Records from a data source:
= = = = =

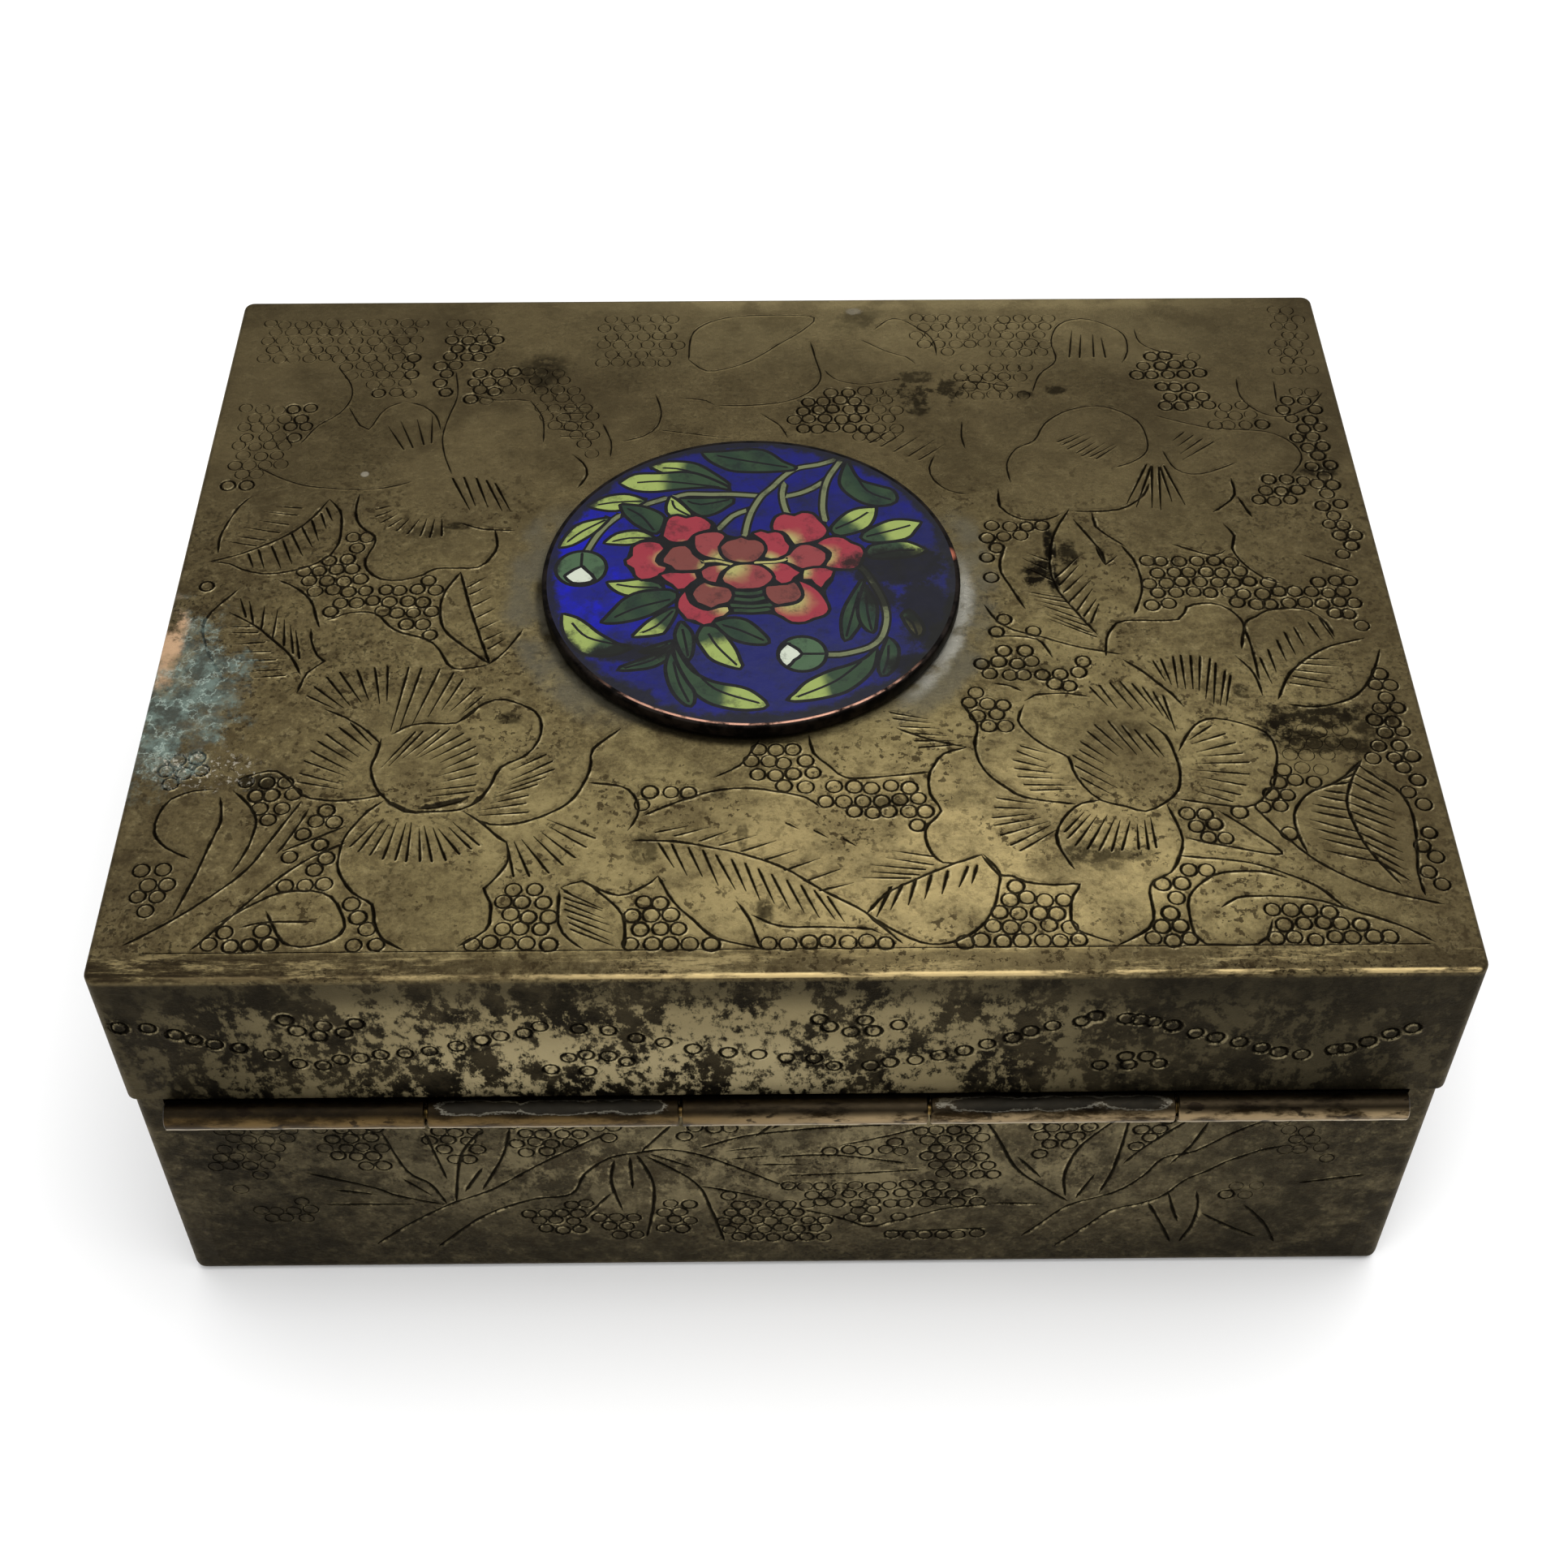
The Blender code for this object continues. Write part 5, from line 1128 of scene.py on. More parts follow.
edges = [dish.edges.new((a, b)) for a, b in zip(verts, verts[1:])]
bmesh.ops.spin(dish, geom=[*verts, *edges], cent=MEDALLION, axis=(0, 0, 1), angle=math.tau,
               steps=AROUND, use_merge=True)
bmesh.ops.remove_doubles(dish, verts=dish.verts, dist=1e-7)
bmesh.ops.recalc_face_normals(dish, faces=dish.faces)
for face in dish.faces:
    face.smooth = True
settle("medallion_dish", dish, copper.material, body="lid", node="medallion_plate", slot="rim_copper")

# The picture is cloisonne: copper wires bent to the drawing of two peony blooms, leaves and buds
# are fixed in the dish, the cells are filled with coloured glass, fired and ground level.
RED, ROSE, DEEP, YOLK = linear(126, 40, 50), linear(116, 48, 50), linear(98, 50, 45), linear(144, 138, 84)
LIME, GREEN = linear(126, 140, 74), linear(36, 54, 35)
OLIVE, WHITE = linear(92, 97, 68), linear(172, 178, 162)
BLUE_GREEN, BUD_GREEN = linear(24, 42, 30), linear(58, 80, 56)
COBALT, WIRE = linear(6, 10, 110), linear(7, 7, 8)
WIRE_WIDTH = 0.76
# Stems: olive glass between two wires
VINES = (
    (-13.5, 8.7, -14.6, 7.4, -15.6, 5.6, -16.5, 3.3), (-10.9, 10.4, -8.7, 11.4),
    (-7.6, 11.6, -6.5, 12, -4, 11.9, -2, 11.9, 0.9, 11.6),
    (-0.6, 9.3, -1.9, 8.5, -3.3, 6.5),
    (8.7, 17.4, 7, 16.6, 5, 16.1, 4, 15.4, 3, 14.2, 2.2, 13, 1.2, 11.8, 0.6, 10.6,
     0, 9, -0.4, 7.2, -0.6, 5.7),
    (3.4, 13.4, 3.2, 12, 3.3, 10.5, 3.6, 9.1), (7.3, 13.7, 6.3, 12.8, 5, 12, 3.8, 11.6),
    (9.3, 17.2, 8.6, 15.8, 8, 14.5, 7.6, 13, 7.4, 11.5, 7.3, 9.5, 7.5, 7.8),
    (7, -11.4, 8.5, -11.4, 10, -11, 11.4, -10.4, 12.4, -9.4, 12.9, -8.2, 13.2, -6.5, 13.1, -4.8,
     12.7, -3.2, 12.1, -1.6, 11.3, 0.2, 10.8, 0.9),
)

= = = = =

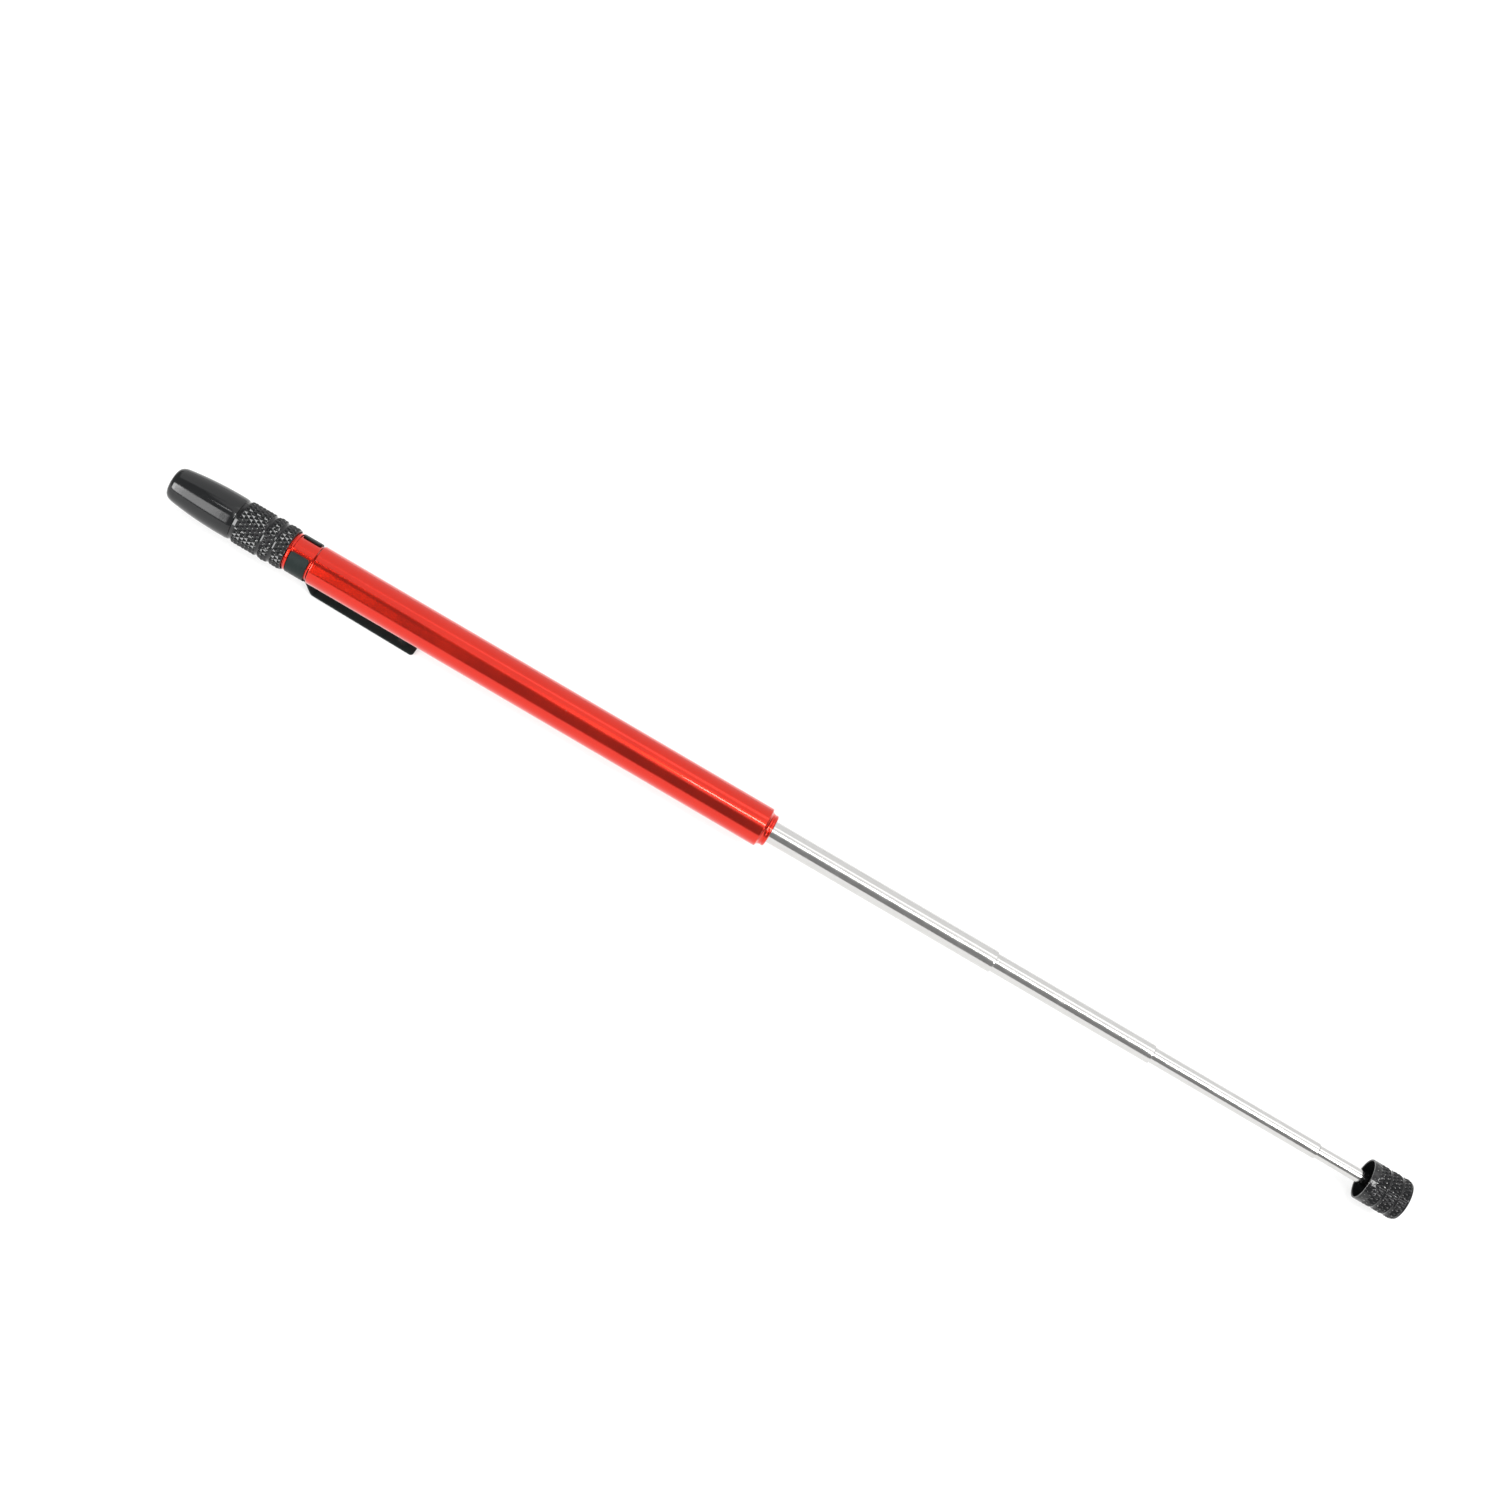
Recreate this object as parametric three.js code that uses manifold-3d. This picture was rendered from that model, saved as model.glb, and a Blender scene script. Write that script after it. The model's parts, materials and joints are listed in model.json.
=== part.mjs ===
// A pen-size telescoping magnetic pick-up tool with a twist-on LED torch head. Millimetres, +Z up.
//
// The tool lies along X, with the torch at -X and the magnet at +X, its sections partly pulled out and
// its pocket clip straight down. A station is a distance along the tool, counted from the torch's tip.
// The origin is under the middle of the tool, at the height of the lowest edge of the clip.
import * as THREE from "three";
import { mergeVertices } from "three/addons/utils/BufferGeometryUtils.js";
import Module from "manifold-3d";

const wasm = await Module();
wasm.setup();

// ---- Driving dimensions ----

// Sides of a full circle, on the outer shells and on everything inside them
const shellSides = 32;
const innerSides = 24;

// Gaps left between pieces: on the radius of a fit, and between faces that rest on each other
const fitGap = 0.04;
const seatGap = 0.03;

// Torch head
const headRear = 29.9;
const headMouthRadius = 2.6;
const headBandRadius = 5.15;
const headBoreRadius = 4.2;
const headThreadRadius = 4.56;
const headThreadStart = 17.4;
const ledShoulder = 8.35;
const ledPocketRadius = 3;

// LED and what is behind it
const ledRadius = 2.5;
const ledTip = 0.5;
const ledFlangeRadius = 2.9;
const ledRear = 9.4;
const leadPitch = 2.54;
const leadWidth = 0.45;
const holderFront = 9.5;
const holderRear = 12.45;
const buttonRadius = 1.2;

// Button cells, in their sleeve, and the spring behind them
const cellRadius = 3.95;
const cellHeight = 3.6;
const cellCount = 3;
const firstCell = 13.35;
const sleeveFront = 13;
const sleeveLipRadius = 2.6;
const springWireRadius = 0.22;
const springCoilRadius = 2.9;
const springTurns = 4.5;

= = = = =

DO THIS
Nothing but the lines from the line that contains "Recreate this object" through the line that contains "---- Driving dimensions" should be given again, each exactly as it stands, both ends included.

RESULT OF THE EXERCISE
Recreate this object as parametric three.js code that uses manifold-3d. This picture was rendered from that model, saved as model.glb, and a Blender scene script. Write that script after it. The model's parts, materials and joints are listed in model.json.
=== part.mjs ===
// A pen-size telescoping magnetic pick-up tool with a twist-on LED torch head. Millimetres, +Z up.
//
// The tool lies along X, with the torch at -X and the magnet at +X, its sections partly pulled out and
// its pocket clip straight down. A station is a distance along the tool, counted from the torch's tip.
// The origin is under the middle of the tool, at the height of the lowest edge of the clip.
import * as THREE from "three";
import { mergeVertices } from "three/addons/utils/BufferGeometryUtils.js";
import Module from "manifold-3d";

const wasm = await Module();
wasm.setup();

// ---- Driving dimensions ----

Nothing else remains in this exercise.